A Jacobian-Free Method for the Nearest Doubly Stochastic Matrix Problem

In this paper, we consider the nearest doubly stochastic matrix problem, which encompasses many important real-world applications. Theoretically, we show that the problem under consideration can be equivalently reformulated as the system of nonsmooth monotone equations, the mapping of which is Lipschitz continuous. To the best of our knowledge, this is the first theoretical result, showing that the underlying mapping owns the Lipschitz continuity and monotonicity. Moreover, the scale of the system is significantly smaller than that of the KKT optimality conditions for the original problem. Based on a scaling memoryless DFP formula, a Jacobian-free method with a modified Armijo line search is proposed for solving such a system. By the aid of the Lipschitz continuity and monotonicity of the underlying mapping, the global convergence and iteration complexity for the proposed method are established.

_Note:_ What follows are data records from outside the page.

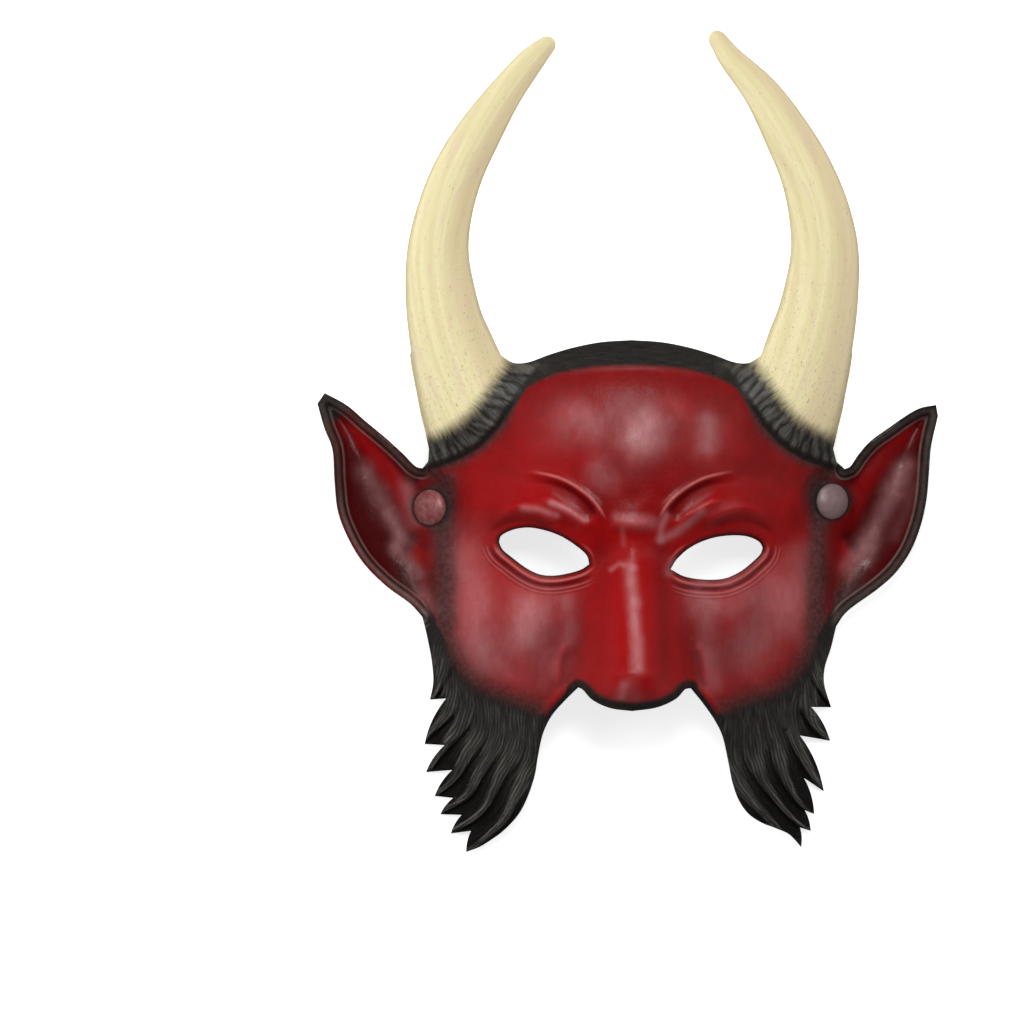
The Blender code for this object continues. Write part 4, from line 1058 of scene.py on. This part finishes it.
def add_piece(name, mesh, finish):
    """Adds a mesh to the scene as a piece that rides with the mask's body."""
    made = bpy.data.objects.new(name, mesh)
    bpy.context.scene.collection.objects.link(made)
    mesh.materials.append(finish)
    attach(made, "root")
    return made


def put(mesh, name, values):
    """Stores one number or one vector for each point of a mesh."""
    flat = values.ndim == 1
    made = mesh.attributes.new(name, "FLOAT" if flat else "FLOAT_VECTOR", "POINT")
    made.data.foreach_set("value" if flat else "vector", values.astype(np.float32).ravel())


def laid(points):
    """Drawn millimetres to metres on the surface that the mask lies on."""
    return (points + SHIFT) * MM


verts, faces, carried = mask_mesh()
low, high = (np.array(corner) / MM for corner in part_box("mask"))
middle = (verts.min(axis=0) + verts.max(axis=0)) / 2
# From the drawing's middle to the middle of the solid's box, and down to the surface that it lies on
SHIFT = np.array([*((low + high) / 2 - middle)[:2], low[2] - verts[:, 2].min()])
mesh = bpy.data.meshes.new("mask_skin")
mesh.from_pydata(laid(verts), [], faces)
finish_faces(mesh, MASK_SHARP_ANGLE)

x, y, _ = verts.T
rim = np.concatenate([part["rim"] for part in carried])
count = len(carried[0]["rim"])
# How far each front point lies below its surroundings, which the paint turns into painted shade and painted
# highlights
dip = np.zeros(len(x))
dip[:count] = hollow(x[:count], y[:count])
for name, values in mask_paint(x, y, rim, dip).items():
    put(mesh, name, values)
behind = np.zeros(len(x))
behind[count:] = 1 - ease((y[count:] - brow_rim(x[count:]) - 2) / 6) * on_horn(x[count:], y[count:])
put(mesh, "behind", behind)
put(mesh, "lift", np.concatenate([part["lift"] for part in carried]))
lock, across, along, closest, share = beard_grain(x, y)
c, q = collar_grain(x, y)
near_collar = (collar_depth(x, y) > -6) & (y > 20)
bearded = y < -20
fur_across = np.where(near_collar, c, np.where(bearded, across + 7.3 * lock, y))
fur_along = np.where(near_collar, q, np.where(bearded, along, x))
fur = np.stack([fur_across, fur_along, 0 * x], axis=1)
put(mesh, "fur", fur)
hx, hy, width = horn_grain(x, y)
put(mesh, "horn", np.stack([hx, hy, hx / np.maximum(width, 0.5) * np.sign(x)], axis=1))


def linear(*colour):
    """A colour of 0 to 255 as the shader's light values."""
    shares = [c / 255 for c in colour]
    return tuple(s / 12.92 if s <= 0.04045 else ((s + 0.055) / 1.055) ** 2.4 for s in shares) + (1.0,)


# Paints
RED_DARK = linear(124, 7, 10)
RED = linear(154, 9, 13)
RED_BRIGHT = linear(162, 8, 11)
MAROON = linear(74, 6, 9)
RED_PAINTED_CREASE_SHADE = linear(62, 3, 6)
RED_PAINTED_RIDGE_LIGHT = linear(182, 22, 26)
RED_SPECKS = linear(80, 5, 8)
# Pale pink of the painted sheen patches, which stand in for highlights
SHEEN_PINK = linear(206, 148, 150)
LID_CREASE_SHADE = linear(82, 5, 9)
LID_HIGHLIGHT_PINK = linear(200, 118, 114)
SMOKE_DARK = linear(46, 34, 33)
SMOKE = linear(78, 56, 56)
EAR_RIM_HIGHLIGHT = linear(146, 126, 120)
FUR_DARK = linear(27, 25, 23)
FUR = linear(50, 47, 44)
FUR_PAINTED_SHEEN = linear(112, 110, 104)
FUR_PAINTED_GAP_SHADE = linear(13, 12, 11)
IVORY = linear(226, 214, 164)
IVORY_PALE = linear(236, 225, 180)
IVORY_SHADED_SIDE = linear(222, 200, 160)
IVORY_FLUTES = linear(206, 188, 136)
IVORY_BLUSH = linear(226, 198, 178)
IVORY_PITS = linear(108, 92, 64)
IVORY_FLECKS = linear(188, 128, 128)
IVORY_EDGE_SHADE = linear(150, 132, 104)
FOAM_DARK = linear(30, 29, 30)
FOAM = linear(46, 44, 45)
CAP_RED = linear(138, 60, 62)
CAP_GREY = linear(132, 112, 111)
CAP_WORN = linear(162, 130, 128)
CARD_SHADE = linear(247, 247, 247)
CARD = linear(250, 250, 250)


class Term:
    """A value in a node tree; arithmetic on it adds Math nodes."""

    def __init__(self, nodes, socket):
        self.nodes, self.socket = nodes, socket

    def maths(self, operation, *values):
        return self.nodes.node("ShaderNodeMath", {"operation": operation}, dict(enumerate(values)))

    def __add__(self, other):
        return self.maths("ADD", self, other)

    def __sub__(self, other):
        return self.maths("SUBTRACT", self, other)

    def __rsub__(self, other):
        return self.maths("SUBTRACT", other, self)

    def __mul__(self, other):
        return self.maths("MULTIPLY", self, other)

    def __truediv__(self, other):
        return self.maths("DIVIDE", self, other)

    __radd__, __rmul__ = __add__, __mul__


class Nodes:
    """A node tree, and one way to add any node to it."""

    def __init__(self, tree):
        self.tree = tree

    def node(self, kind, settings=(), sockets=(), output=0):
        made = self.tree.nodes.new(kind)
        for key, value in dict(settings).items():
            if key == "points":
                curve = made.mapping.curves[0].points
                for place in value[1:-1]:
                    curve.new(*place)
                for point, place in zip(curve, value):
                    point.location, point.handle_type = place, "VECTOR"
                made.mapping.update()
            else:
                setattr(made, key, value)
        self.connect(made, dict(sockets))
        return Term(self, made.outputs[output])

    def connect(self, made, sockets):
        for key, value in sockets.items():
            if isinstance(value, Term):
                self.tree.links.new(value.socket, made.inputs[key])
            else:
                made.inputs[key].default_value = value

    def parts(self, vector):
        """The three numbers of a vector."""
        made = self.node("ShaderNodeSeparateXYZ", (), {0: vector}).socket.node
        return [Term(self, output) for output in made.outputs]


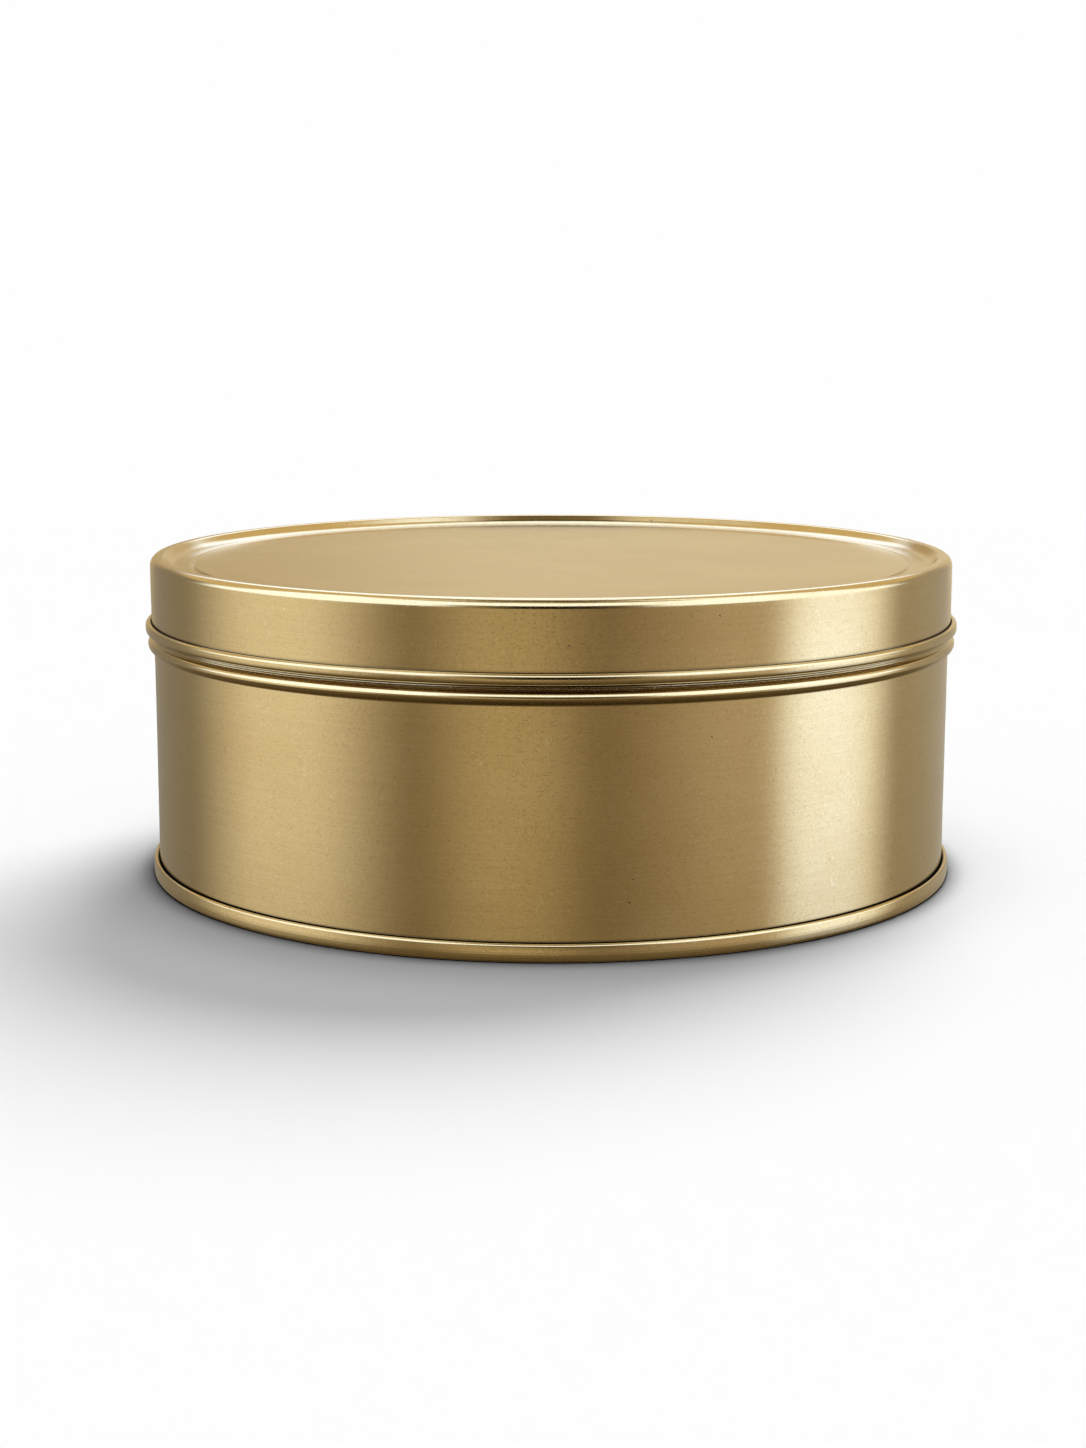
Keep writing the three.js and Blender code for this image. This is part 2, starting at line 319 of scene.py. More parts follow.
def turn(outline, sides):
    """Vertices and faces of an anticlockwise outline turned about the Z axis."""
    on_axis = outline[0].x < SAME_POINT
    rings = outline[1:-1] if on_axis else outline
    angles = np.linspace(0, TURN, sides, endpoint=False)
    vertices = [
        (p.x * math.sin(a), -p.x * math.cos(a), p.y) for p in rings for a in angles
    ]
    faces = []
    last = len(rings) - 1 if on_axis else len(rings)
    for i in range(last):
        low, high = i * sides, (i + 1) % len(rings) * sides
        for j in range(sides):
            k = (j + 1) % sides
            faces.append((low + j, low + k, high + k, high + j))
    if on_axis:
        start, end = len(vertices), len(vertices) + 1
        vertices += [(0, 0, outline[0].y), (0, 0, outline[-1].y)]
        top = (len(rings) - 1) * sides
        for j in range(sides):
            k = (j + 1) % sides
            faces += [(start, k, j), (end, top + j, top + k)]
    return np.array(vertices), faces


def turned(name, outline, material, sides=RING_SIDES, shaped=None, place=(0, 0)):
    """A turned solid, its vertices moved by shaped(vertices) if that is given."""
    points = [Vector(p) for p in outline]
    vertices, faces = turn(points, sides)
    if shaped:
        vertices = shaped(vertices)
    vertices[:, :2] += place
    return mesh_object(name, vertices, faces, material)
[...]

Importantly, we illustrate for the first time that the Armijo line search mentioned above is superior to the original one in terms of iteration complexity. This also opens the door to improve the iteration complexity of Jacobian-free methods by designing an appropriate line search. Furthermore, the local linear rate of convergence established in this paper is new compared with existing Jacobian-free methods for solving nonsmooth monotone equations. Finally, numerical results illustrating the practical behavior of the presented method are reported.